Researchers watching the Ngogo chimpanzees in Kibale National Park have never seen anything like it. Since 2018, they have counted at least 24 brutal killings. Seventeen of those victims were tiny infants. The attacks are cold and targeted. Former companions who used to hold hands are now hunting one another down.
Lead scientist Dr. Aaron Sandel, from the University of Texas and co-director of the Ngogo Chimpanzee Project, put it simply: “These were chimps that would hold hands. Now they’re trying to kill each other.”
How a Peaceful Family Turned Into Rivals
For decades, the Ngogo chimpanzees lived in harmony. They had split into two loose teams, one known to scientists as the Western group and the other as the central group, but everyone still mixed freely. They ate together, played together, and defended their territory as one big community.
Then, in June 2015, something changed. Dr. Sandel noticed the Western chimps suddenly running away while the Central group chased them aggressively. Chimpanzees are dramatic by nature. Usually, after a loud argument full of screams and chasing, they calm down, groom each other, and go back to being friends. This time was different.

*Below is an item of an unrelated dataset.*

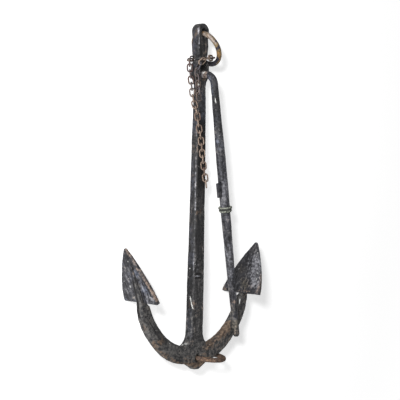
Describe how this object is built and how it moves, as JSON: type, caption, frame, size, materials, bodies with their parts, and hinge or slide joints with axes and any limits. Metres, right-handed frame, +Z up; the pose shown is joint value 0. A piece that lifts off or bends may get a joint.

For six whole weeks, the two sides avoided each other completely. When they did meet again, the mood was darker. Interactions became shorter, sharper, and much more violent. By 2018, the break was final. The Western group began launching deadly raids on the Central chimps. In 24 recorded attacks, at least seven adult males and 17 babies from the Central side lost their lives. Scientists believe the real death toll is even higher.
Chimpanzees have always been territorial. They treat outsiders with suspicion and fear, almost like humans fear strangers. But until now, no one had seen such a huge, long-term group destroy itself from the inside.
What Triggered the Deadly Rift?
The researchers say the split didn’t happen for just one reason. The community had grown very large, which meant more competition for food and space. Male chimps also fight fiercely to mate and rise in rank. But three major events seem to have pushed the peace over the edge.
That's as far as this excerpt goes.